-- What is needed --
Copy the data exactly from the line that contains "record = json.load(file)" through the line that contains "obj.parent = None", keeping both end lines and leaving out everything else.

-- Given entries --
####################

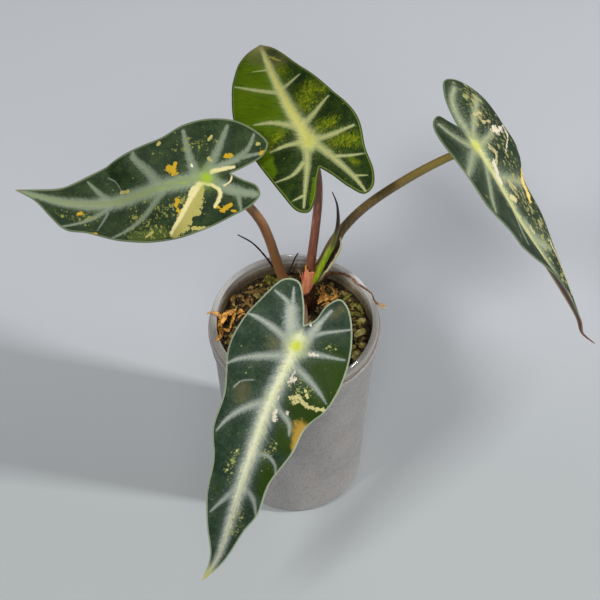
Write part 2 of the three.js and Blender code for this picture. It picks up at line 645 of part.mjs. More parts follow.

####################

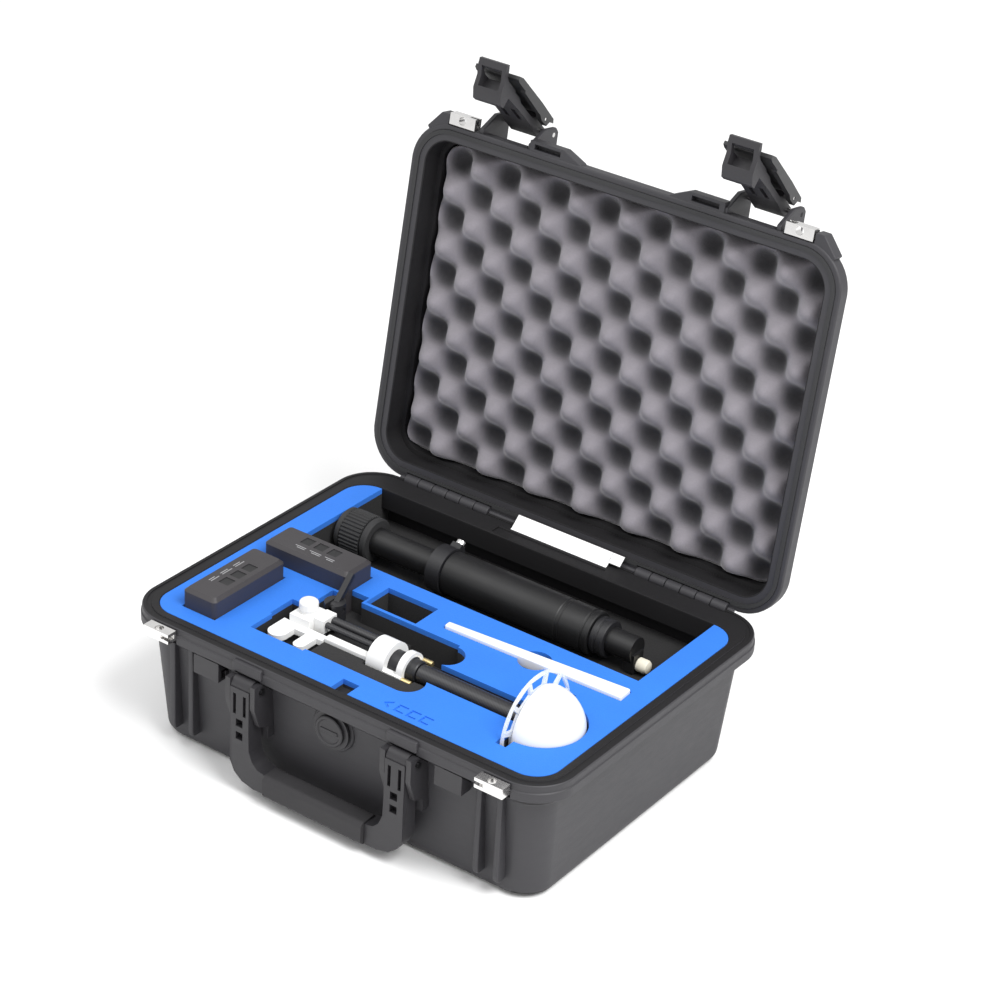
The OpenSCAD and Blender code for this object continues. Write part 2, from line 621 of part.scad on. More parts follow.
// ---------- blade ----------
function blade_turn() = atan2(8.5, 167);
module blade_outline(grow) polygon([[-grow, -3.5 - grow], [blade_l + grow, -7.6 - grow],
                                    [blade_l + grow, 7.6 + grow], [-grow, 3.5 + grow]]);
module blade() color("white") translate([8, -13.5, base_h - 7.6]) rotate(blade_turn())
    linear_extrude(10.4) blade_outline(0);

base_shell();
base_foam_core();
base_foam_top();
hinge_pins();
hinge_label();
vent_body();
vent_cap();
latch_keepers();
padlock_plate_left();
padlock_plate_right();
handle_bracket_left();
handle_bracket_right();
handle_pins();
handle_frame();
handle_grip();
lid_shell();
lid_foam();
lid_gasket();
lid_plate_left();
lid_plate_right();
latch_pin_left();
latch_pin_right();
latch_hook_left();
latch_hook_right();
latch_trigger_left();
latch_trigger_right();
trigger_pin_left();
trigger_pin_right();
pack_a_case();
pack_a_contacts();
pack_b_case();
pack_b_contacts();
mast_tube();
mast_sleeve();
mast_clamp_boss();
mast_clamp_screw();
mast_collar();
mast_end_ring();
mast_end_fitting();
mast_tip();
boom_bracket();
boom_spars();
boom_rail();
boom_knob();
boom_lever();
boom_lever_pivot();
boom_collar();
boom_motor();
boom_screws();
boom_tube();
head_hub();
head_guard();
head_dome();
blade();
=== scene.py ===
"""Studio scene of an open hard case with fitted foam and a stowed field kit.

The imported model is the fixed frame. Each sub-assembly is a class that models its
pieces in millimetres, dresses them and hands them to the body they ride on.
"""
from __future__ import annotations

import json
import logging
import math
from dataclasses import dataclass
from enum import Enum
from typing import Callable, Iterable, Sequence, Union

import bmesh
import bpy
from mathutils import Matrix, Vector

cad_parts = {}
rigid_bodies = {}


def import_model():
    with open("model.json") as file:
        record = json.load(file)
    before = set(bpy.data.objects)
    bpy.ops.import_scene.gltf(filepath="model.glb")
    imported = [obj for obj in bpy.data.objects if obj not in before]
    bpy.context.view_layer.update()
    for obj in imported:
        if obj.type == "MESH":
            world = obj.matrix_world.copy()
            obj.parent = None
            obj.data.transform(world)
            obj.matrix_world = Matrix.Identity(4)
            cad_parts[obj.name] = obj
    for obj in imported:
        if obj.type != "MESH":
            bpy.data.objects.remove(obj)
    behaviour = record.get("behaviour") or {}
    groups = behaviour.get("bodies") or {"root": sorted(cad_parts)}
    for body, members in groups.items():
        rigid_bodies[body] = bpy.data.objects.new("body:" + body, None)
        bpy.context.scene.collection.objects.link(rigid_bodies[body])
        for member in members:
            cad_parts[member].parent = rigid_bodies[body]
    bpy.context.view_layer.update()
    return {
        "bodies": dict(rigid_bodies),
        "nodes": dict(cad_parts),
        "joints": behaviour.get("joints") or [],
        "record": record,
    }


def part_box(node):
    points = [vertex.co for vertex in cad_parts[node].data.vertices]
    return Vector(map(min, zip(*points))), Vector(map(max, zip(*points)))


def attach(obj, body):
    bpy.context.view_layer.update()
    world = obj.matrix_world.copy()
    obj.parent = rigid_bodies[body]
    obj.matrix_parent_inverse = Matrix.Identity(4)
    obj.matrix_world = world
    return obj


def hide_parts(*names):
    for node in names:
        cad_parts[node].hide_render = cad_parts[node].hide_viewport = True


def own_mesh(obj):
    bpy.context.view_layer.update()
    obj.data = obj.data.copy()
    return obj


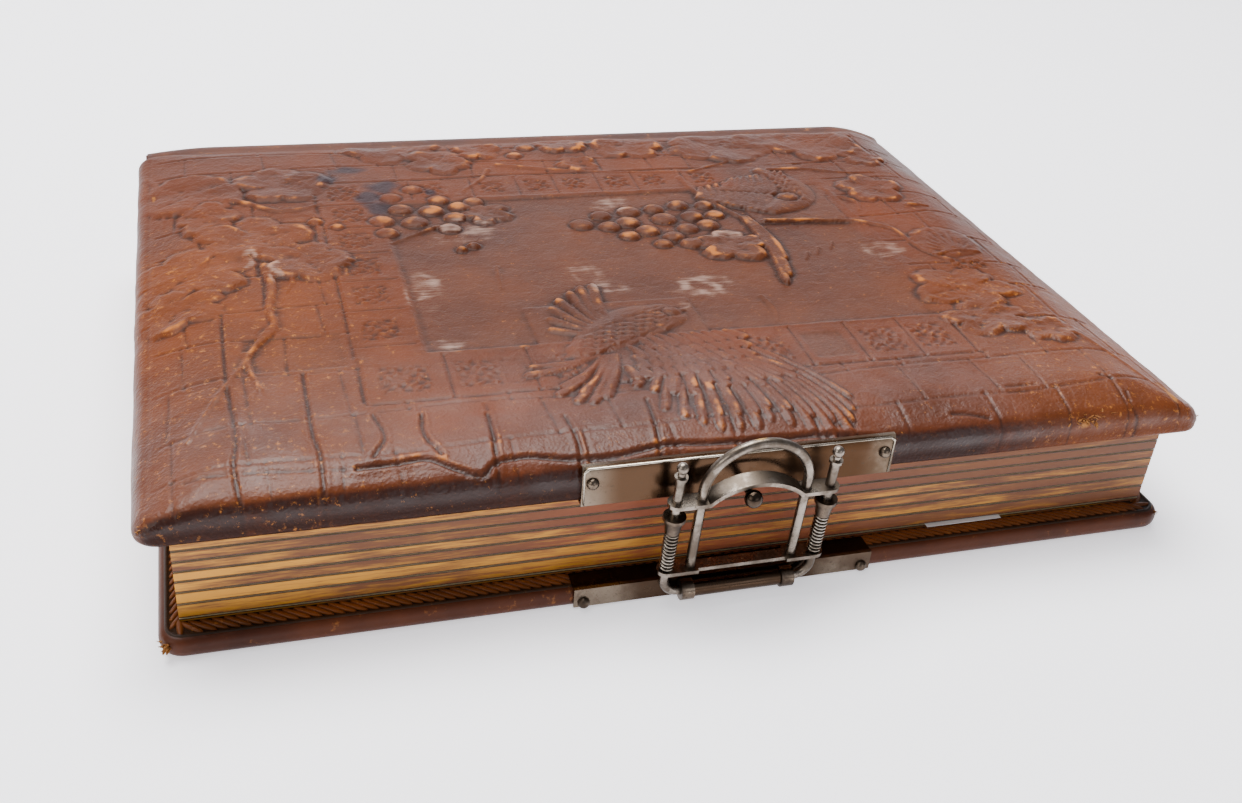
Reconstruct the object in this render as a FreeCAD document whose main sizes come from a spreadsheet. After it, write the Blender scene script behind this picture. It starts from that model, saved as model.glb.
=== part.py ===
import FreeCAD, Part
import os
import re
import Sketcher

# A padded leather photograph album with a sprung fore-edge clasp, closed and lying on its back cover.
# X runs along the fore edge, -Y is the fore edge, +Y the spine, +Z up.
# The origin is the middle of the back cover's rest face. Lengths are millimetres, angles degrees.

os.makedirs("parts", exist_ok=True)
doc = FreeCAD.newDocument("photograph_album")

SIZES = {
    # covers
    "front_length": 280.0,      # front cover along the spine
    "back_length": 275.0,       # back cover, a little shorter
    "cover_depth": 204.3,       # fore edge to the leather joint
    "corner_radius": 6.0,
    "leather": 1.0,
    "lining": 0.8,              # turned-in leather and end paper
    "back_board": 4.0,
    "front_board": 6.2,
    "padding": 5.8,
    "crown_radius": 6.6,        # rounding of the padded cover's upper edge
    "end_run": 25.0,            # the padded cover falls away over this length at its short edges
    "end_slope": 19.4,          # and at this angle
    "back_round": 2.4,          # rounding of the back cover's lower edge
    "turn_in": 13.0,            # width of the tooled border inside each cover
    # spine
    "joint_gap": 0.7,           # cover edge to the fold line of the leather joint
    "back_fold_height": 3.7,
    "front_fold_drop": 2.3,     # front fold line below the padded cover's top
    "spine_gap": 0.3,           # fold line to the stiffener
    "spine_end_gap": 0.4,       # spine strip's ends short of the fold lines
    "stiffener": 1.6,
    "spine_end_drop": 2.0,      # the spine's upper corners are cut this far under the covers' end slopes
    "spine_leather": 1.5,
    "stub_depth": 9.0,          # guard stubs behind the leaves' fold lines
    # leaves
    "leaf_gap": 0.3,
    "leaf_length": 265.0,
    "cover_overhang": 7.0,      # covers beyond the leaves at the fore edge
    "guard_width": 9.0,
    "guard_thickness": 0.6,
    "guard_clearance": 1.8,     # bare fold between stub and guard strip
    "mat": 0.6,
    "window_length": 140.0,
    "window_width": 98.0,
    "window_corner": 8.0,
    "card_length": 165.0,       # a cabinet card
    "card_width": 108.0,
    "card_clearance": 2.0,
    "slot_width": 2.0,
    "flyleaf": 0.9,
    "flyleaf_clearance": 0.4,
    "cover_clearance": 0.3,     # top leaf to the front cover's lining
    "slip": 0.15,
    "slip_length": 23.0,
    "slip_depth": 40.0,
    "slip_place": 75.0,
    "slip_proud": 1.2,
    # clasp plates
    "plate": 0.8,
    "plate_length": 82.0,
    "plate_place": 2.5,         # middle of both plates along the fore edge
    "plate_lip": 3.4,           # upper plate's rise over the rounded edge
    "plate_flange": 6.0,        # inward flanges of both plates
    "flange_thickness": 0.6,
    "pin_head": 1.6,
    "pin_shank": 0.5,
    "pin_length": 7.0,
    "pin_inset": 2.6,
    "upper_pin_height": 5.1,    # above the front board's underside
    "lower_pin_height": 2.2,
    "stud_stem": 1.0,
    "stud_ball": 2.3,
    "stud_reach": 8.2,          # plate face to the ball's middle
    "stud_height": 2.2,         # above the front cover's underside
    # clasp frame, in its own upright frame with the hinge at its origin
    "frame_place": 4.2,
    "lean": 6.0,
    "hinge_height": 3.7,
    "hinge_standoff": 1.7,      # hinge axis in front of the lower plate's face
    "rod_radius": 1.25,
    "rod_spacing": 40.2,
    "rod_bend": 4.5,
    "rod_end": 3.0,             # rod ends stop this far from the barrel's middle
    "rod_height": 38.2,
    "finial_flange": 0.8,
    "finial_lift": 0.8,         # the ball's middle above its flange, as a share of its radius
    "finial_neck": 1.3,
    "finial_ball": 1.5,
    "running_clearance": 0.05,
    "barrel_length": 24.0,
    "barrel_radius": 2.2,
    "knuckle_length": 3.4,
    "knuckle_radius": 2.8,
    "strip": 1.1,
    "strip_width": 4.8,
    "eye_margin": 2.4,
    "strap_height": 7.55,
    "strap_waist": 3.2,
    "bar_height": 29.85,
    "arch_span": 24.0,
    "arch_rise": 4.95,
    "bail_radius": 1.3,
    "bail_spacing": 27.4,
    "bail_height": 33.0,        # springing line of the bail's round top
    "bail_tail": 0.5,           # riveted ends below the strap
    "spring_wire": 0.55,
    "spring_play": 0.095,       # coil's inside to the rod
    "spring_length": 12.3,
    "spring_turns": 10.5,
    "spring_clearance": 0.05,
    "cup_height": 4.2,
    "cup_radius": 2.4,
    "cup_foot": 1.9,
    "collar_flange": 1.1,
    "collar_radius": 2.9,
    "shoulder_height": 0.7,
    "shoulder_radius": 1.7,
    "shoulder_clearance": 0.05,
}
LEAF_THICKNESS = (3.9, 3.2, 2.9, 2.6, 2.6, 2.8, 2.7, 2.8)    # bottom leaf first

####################

-- Written answer --
        record = json.load(file)
    before = set(bpy.data.objects)
    bpy.ops.import_scene.gltf(filepath="model.glb")
    imported = [obj for obj in bpy.data.objects if obj not in before]
    bpy.context.view_layer.update()
    for obj in imported:
        if obj.type == "MESH":
            world = obj.matrix_world.copy()
            obj.parent = None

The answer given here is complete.